There is only one type of short-term confinement facility in Oklahoma for offenders who broke state laws; these are called jails. There are 77 counties in Oklahoma, and most of them have a county jail.
County jails are owned and operated by the county or town they reside in. The local Sheriff’s Office is the law enforcement agency in charge of the facilities, inmates and all Oklahoma county jail inmate records. Therefore, anyone interested in finding someone in a county jail should contact the Sheriff’s Office directly or check out their website and do an Oklahoma county jail inmate search online. Many of the websites do have an inmate locator feature or a roster listing of inmates.
Some of the local jails restrict visitation to family members only. Some do allow video visitation, however. There are explicit rules when visiting, and a dress code so, be sure to thoroughly read up on those rules before heading out to visit an inmate in an Oklahoma county jail. They also have information on sending gifts and money to inmates and how to receive phone calls from a loved one staying there.
There are dozens of county jails in Oklahoma each serving a specific demographic and various levels of custody. Each one provides inmates with recreation, education, counseling, and other therapies related to mental health issues and substance abuse treatment. Some counties have a website set up specifically for friends and family to help navigate the tricky jail system.
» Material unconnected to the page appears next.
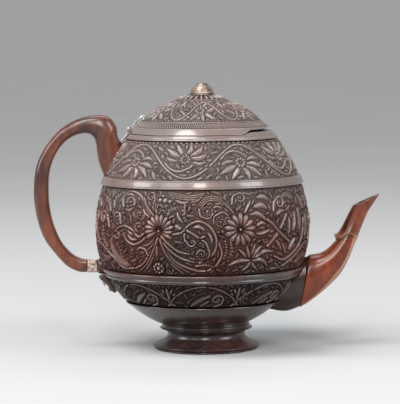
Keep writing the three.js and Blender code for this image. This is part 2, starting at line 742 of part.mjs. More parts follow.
function footPeg() {
  const headBottom = lowerEggZ(FOOT_PEG_HEAD_RADIUS, WALL) + GAP;
  const headTop = headBottom + FOOT_PEG_HEAD;
  return turned([
    [0, FOOT_PEG_BOTTOM], [FOOT_PEG_RADIUS, FOOT_PEG_BOTTOM], [FOOT_PEG_RADIUS, headBottom],
    [FOOT_PEG_HEAD_RADIUS, headBottom], [FOOT_PEG_HEAD_RADIUS - FOOT_PEG_CHAMFER, headTop], [0, headTop],
  ], FOOT_PEG_SIDES, EGG_AXIS_X);
}

// Handle

function tenonRod(radius, from = TENON_ROOT_X, to = TENON_END_X + WALL) {
  return rod(radius, from, to, ROUND_SIDES, new THREE.Vector3(0, 0, TENON_Z), new THREE.Vector3(1, 0, 0));
}

function handle() {
  const inner = outline(HANDLE, 'inner');
  const outer = outline(HANDLE, 'outer');
  const rings = [];
  for (let i = 0; i <= HANDLE_STEPS; i += 1) {
    const t = i / HANDLE_STEPS;
    const width = valueAlong(HANDLE, 'width', t);
    const [near, far] = [inner.getPoint(t), outer.getPoint(t)];
    rings.push(section(near, far, width, HANDLE_SECTION_POINTS, HANDLE_SQUARENESS));
  }
  const knuckleRoom = FIXED_KNUCKLE_OUTER + GAP;
  const seated = cut(loft(rings), [
    ...seat(),
    fixedLeafPlate(GAP),
    rodAcross(KNUCKLE_RADIUS + GAP, -knuckleRoom, knuckleRoom, HINGE_X, HINGE_Z, ROUND_SIDES),
    ...HANDLE_PEG_HEIGHTS.map((z) => pegHole(z, HANDLE_SIDE, HANDLE_PEG_RADIUS, HANDLE_PEG_DEPTH)),
  ]);
  const withTenon = join([seated, tenonRod(TENON_RADIUS, TENON_ROOT_X, TENON_END_X)]);
  return cut(withTenon, [ferrulePinHole()]);
}

function ferrulePinHole() {
  const reach = FERRULE_HALF_WIDTH + 1;
  return rodAcross(FERRULE_PIN_RADIUS + FINE_GAP, -reach, reach, FERRULE_PIN_X, TENON_Z, HOLE_SIDES);
}

// Hidden peg from the shell's wall into the handle's pad or the spout's root
function wallPeg(z, side, radius, depth) {
  const { point, out } = eggSpot(z, side);
  return rod(radius, -WALL + GAP, depth, PEG_SIDES, point, out);
}

function pegHole(z, side, radius, depth) {
  const { point, out } = eggSpot(z, side);
  return rod(radius + GAP, -1, depth + GAP, PEG_SIDES, point, out);
}

// Block along X with rounded edges, bored for the handle's tenon
function boredBlock(fromX, toX, halfHeight, halfWidth) {
  const rings = [fromX, toX].map((x) => section(
    new THREE.Vector3(x, 0, TENON_Z - halfHeight),
    new THREE.Vector3(x, 0, TENON_Z + halfHeight),
    2 * halfWidth, BLOCK_SECTION_POINTS, BLOCK_SQUARENESS,
  ));
  return { block: loft(rings), bore: tenonRod(TENON_RADIUS + GAP) };
}

function ferrule() {
  const { block, bore } = boredBlock(
    FERRULE_OUTER_X, FERRULE_INNER_X, FERRULE_HALF_HEIGHT, FERRULE_HALF_WIDTH,
  );
  return cut(block, [bore, ferrulePinHole()]);
}

function ferrulePin() {
  const reach = FERRULE_HALF_WIDTH + PIN_PROUD;
  return rodAcross(FERRULE_PIN_RADIUS, -reach, reach, FERRULE_PIN_X, TENON_Z, HOLE_SIDES);
}

function collar() {
  const { block, bore } = boredBlock(COLLAR_OUTER_X, COLLAR_INNER_X, COLLAR_HALF_HEIGHT, COLLAR_HALF_WIDTH);
  return cut(block, [bore, ...seat()]);
}

// Thickness of the tail plate at a height
function tailThickness(z) {
  return THREE.MathUtils.mapLinear(z, TAIL_TOP_Z, TAIL_TIP_Z, TAIL_TOP_THICK, TAIL_TIP_THICK);
}

// Tapered plate that lies down the shell below the collar
function tailPlate() {
  const rings = evenly(0, 1, TAIL_STEPS).map((t) => {
    const z = THREE.MathUtils.lerp(TAIL_TOP_Z, TAIL_TIP_Z, t);
    const width = THREE.MathUtils.lerp(TAIL_TOP_WIDTH, TAIL_TIP_WIDTH, t * t);
    const { point, out } = eggSpot(z, HANDLE_SIDE);
    const inside = point.clone().addScaledVector(out, -TAIL_INTO_SHELL);
    const outside = point.clone().addScaledVector(out, tailThickness(z));
    return section(inside, outside, width, TAIL_SECTION_POINTS, TAIL_SQUARENESS);
  });
  const collarMiddle = new THREE.Vector3(0, 0, TENON_Z + COLLAR_HALF_WIDTH - COLLAR_HALF_HEIGHT);
  const collarRoom = rod(
    COLLAR_HALF_WIDTH + GAP, COLLAR_OUTER_X - COLLAR_HALF_WIDTH, COLLAR_INNER_X, BLOCK_SECTION_POINTS,
    collarMiddle, new THREE.Vector3(1, 0, 0),
  );
  return cut(loft(rings), [
    ...seat(),
    collarRoom,
    ...TAIL_RIVET_HEIGHTS.map((z) => shellHole(z, HANDLE_SIDE, RIVET_RADIUS + FINE_GAP)),
  ]);
}

// Rivet along the shell's normal: a spread tail inside, a shank up to `reach`, and a head if asked for
function shellRivet(z, y, reach, headed = true) {
  const { point, out } = eggSpot(z, HANDLE_SIDE, y);
  const inside = -WALL - RIVET_TAIL_GAP;
  const profile = [
    [0, inside - RIVET_TAIL], [RIVET_HEAD_RADIUS, inside - RIVET_TAIL], [RIVET_HEAD_RADIUS, inside],
    [RIVET_RADIUS, inside], [RIVET_RADIUS, reach],
  ];
  if (headed) {
    profile.push([RIVET_HEAD_RADIUS, reach]);
    profile.push([RIVET_CROWN * RIVET_HEAD_RADIUS, reach + RIVET_CROWN * RIVET_HEAD]);
    profile.push([0, reach + RIVET_HEAD]);
  } else {
    profile.push([0, reach]);
  }
  return turnedAlong(profile, PEG_SIDES, point, out);
}

// Spout

function spout() {
  const top = outline(SPOUT, 'top');
  const bottom = outline(SPOUT, 'bottom');
  const bodyRings = [];
  const boreRings = [];
  for (let i = 0; i <= SPOUT_STEPS; i += 1) {
    const t = i / SPOUT_STEPS;
    const upper = top.getPoint(t);
    const lower = bottom.getPoint(t);
    const width = valueAlong(SPOUT, 'width', t);
    bodyRings.push(section(upper, lower, width, SPOUT_SECTION_POINTS, SPOUT_SQUARENESS));
    const boreHalf = lower.clone().sub(upper).setLength(valueAlong(SPOUT, 'bore', t));
    const middle = upper.clone().add(lower).multiplyScalar(0.5);
    const boreUpper = middle.clone().sub(boreHalf);
    const boreLower = middle.clone().add(boreHalf);
    boreRings.push(section(boreUpper, boreLower, 2 * boreHalf.length(), BORE_SIDES, 1));
  }
  // The bore runs a little past both ends so that it breaks through
  const last = boreRings[boreRings.length - 1];
  const before = boreRings[boreRings.length - 2];
  boreRings.push(last.map((point, i) => point.clone().multiplyScalar(2).sub(before[i])));

  return cut(loft(bodyRings), [
    loft(boreRings),
    ...seat(),
    mouthCutter(),
    ...SPOUT_PEG_HEIGHTS.map((z) => pegHole(z, SPOUT_SIDE, SPOUT_PEG_RADIUS, SPOUT_PEG_DEPTH)),
  ]);
}

// Block above the slanted line from the back of the mouth to its tip
function mouthCutter() {
  const reach = 30;
  const [backX, backZ] = MOUTH_BACK;
  const [tipX, tipZ] = MOUTH_TIP;
  const slope = Math.atan2(tipZ - backZ, tipX - backX);
  const block = new THREE.BoxGeometry(2 * reach, reach, reach);
  block.translate(0, 0, reach / 2);
  block.rotateY(-slope);
  block.translate((backX + tipX) / 2, 0, (backZ + tipZ) / 2);
  return block;
}

// Knob and its fastening

function knob() {
  const bud = cut(turned(KNOB_PROFILE, KNOB_SIDES, EGG_AXIS_X), [grownEgg(GAP)]);
  const stem = turned([
    [0, STEM_BOTTOM], [STEM_RADIUS, STEM_BOTTOM], [STEM_RADIUS, STEM_TOP], [0, STEM_TOP],
  ], ROUND_SIDES, EGG_AXIS_X);
  return join([bud, stem]);
}

function disc({ low, high, radius, sides }) {
  const hole = STEM_RADIUS + FINE_GAP;
  return turned([[hole, low], [radius, low], [radius, high], [hole, high], [hole, low]], sides, EGG_AXIS_X);
}

// Hinge

function knuckle(fromY, toY) {
  return rodAcross(KNUCKLE_RADIUS, fromY, toY, HINGE_X, HINGE_Z, ROUND_SIDES);
}

function pinHole() {
  const reach = HINGE_PIN_HALF + 1;
  return rodAcross(HINGE_PIN_RADIUS + PIN_GAP, -reach, reach, HINGE_X, HINGE_Z, PEG_SIDES);
}

// Strip of metal just off the shell's surface between two heights, grown by `grow`
function leafStrip(fromZ, toZ, halfWidth, grow = 0) {
  const rings = evenly(0, 1, LEAF_STEPS).map((t) => {
    const { point, out } = eggSpot(THREE.MathUtils.lerp(fromZ, toZ, t), HANDLE_SIDE);
    const low = point.clone().addScaledVector(out, LEAF_OFF_SURFACE - grow);
    const high = point.clone().addScaledVector(out, LEAF_OFF_SURFACE + LEAF_THICK + grow);
    return section(low, high, 2 * (halfWidth + grow), LEAF_SECTION_POINTS, LEAF_SQUARENESS);
  });
  return loft(rings);
}

// Strap over the lid: it starts at the knuckle and lies just off the lid's surface
function hingeLidLeaf() {
  const strap = leafStrip(HINGE_Z - LID_LEAF_START, LID_LEAF_TOP_Z, LID_LEAF_HALF_WIDTH);
  return cut(join([strap, knuckle(-LID_KNUCKLE_HALF, LID_KNUCKLE_HALF)]), [
    pinHole(),
    ...seat(FINE_GAP),
    ...LID_RIVET_HEIGHTS.map((z) => shellHole(z, HANDLE_SIDE, RIVET_RADIUS + FINE_GAP)),
  ]);
}

function fixedLeafPlate(grow = 0) {
  return leafStrip(HINGE_Z - FIXED_LEAF_START, FIXED_LEAF_BOTTOM_Z - grow, FIXED_LEAF_HALF_WIDTH, grow);
}

// Plate under the top of the handle's pad, with two knuckles around the lid's knuckle
function hingeFixedLeaf() {
  const slot = LID_LEAF_HALF_WIDTH + GAP;
  const clearance = rodAcross(KNUCKLE_RADIUS + GAP, -slot, slot, HINGE_X, HINGE_Z, ROUND_SIDES);
  const plate = cut(fixedLeafPlate(), [clearance]);
  const solid = join([
    plate,
    knuckle(FIXED_KNUCKLE_INNER, FIXED_KNUCKLE_OUTER),
    knuckle(-FIXED_KNUCKLE_OUTER, -FIXED_KNUCKLE_INNER),
  ]);
  return cut(solid, [
    pinHole(),
    ...seat(FINE_GAP),
    shellHole(FIXED_RIVET_Z, HANDLE_SIDE, RIVET_RADIUS + FINE_GAP, -FIXED_RIVET_Y),
    shellHole(FIXED_RIVET_Z, HANDLE_SIDE, RIVET_RADIUS + FINE_GAP, FIXED_RIVET_Y),
  ]);
}

function hingePin() {
  return rodAcross(HINGE_PIN_RADIUS, -HINGE_PIN_HALF, HINGE_PIN_HALF, HINGE_X, HINGE_Z, PEG_SIDES);
}

// Assembly

const teapot = new THREE.Group();

function piece(name, geometry, material) {
  const mesh = new THREE.Mesh(closed(geometry), material);
  mesh.geometry.computeVertexNormals();
  mesh.name = name;
  teapot.add(mesh);
}

function pegPair(name, heights, side, radius, depth) {
  piece(`${name}_upper`, wallPeg(heights[0], side, radius, depth), darkWood);
  piece(`${name}_lower`, wallPeg(heights[1], side, radius, depth), darkWood);
}

piece('shell_body', bodyShell(), shellWood);
piece('lid_shell', lidShell(), shellWood);
piece('foot', foot(), shellWood);
piece('foot_peg', footPeg(), darkWood);

piece('handle', handle(), redWood);
pegPair('handle_peg', HANDLE_PEG_HEIGHTS, HANDLE_SIDE, HANDLE_PEG_RADIUS, HANDLE_PEG_DEPTH);
piece('handle_ferrule', ferrule(), bone);
piece('ferrule_pin', ferrulePin(), silver);
piece('handle_collar', collar(), darkWood);
piece('handle_tail_plate', tailPlate(), darkWood);
['tail_rivet_upper', 'tail_rivet_lower'].forEach((name, i) => {
  const z = TAIL_RIVET_HEIGHTS[i];
  piece(name, shellRivet(z, 0, tailThickness(z) + GAP), silver);
});

piece('spout', spout(), redWood);
pegPair('spout_peg', SPOUT_PEG_HEIGHTS, SPOUT_SIDE, SPOUT_PEG_RADIUS, SPOUT_PEG_DEPTH);

piece('knob', knob(), brass);
piece('knob_washer', disc(WASHER), brass);
piece('knob_burr', disc(BURR), brass);

piece('hinge_lid_leaf', hingeLidLeaf(), silver);
piece('hinge_fixed_leaf', hingeFixedLeaf(), silver);
piece('hinge_pin', hingePin(), silver);
const leafTop = LEAF_OFF_SURFACE + LEAF_THICK;
['hinge_lid_rivet_lower', 'hinge_lid_rivet_upper'].forEach((name, i) => {
  piece(name, shellRivet(LID_RIVET_HEIGHTS[i], 0, leafTop + FINE_GAP), silver);
});
piece('hinge_fixed_rivet_front', shellRivet(FIXED_RIVET_Z, -FIXED_RIVET_Y, leafTop, false), silver);
piece('hinge_fixed_rivet_back', shellRivet(FIXED_RIVET_Z, FIXED_RIVET_Y, leafTop, false), silver);

export default teapot;
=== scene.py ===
import json
import math
import random

import bmesh
import bpy
import numpy as np
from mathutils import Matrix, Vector


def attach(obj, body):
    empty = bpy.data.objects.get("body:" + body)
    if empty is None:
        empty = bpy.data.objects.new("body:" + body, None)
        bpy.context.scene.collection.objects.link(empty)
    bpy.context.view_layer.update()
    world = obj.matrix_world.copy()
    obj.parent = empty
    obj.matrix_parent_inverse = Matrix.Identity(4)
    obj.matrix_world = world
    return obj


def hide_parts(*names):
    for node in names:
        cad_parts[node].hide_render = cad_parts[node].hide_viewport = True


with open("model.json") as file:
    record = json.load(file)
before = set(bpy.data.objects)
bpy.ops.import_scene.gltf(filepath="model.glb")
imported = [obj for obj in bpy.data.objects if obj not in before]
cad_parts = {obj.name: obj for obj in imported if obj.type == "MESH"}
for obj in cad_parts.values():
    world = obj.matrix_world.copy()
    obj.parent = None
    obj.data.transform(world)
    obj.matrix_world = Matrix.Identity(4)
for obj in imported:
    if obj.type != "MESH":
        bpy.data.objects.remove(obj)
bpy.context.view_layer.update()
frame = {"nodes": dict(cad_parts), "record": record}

# Camera, from the photograph's framing
CAMERA_DISTANCE = 1.155
CAMERA_HEIGHT = 0.172
CAMERA_SIDE = -0.0028
AIM = Vector((-0.0028, 0.0, 0.0796))
LENS = 190.0
ROLL = math.radians(-0.5)

# Shapes below are drawn in millimetres and made in metres
MM = 0.001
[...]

They provide an inmate roster and sometimes a search tool.
The Tulsa County Jail was built in 1997 and is formerly named The David L. Moss Criminal Justice Center (DLMCJC). It holds 2,020 inmates and has a particular unit for mental health patients. The inmates are offered religious services, education (including GEDs) and vocational training along with life-skills programs. They have a specific site for visitors, and its mission is to “The purpose of the Tulsa County Inmate Information Center is to help you locate information about persons currently in jail as well as provide resources to assist you in navigating the county jail and court systems.”
Oklahoma has about 13,000 inmates in local county jails. Larceny-theft is the number one reason people are arrested and put in jail in Oklahoma. After that, the most common crimes committed are burglary, aggravated assault, and motor vehicle theft. There are actually very few murders committed in Oklahoma (less than 250 a year).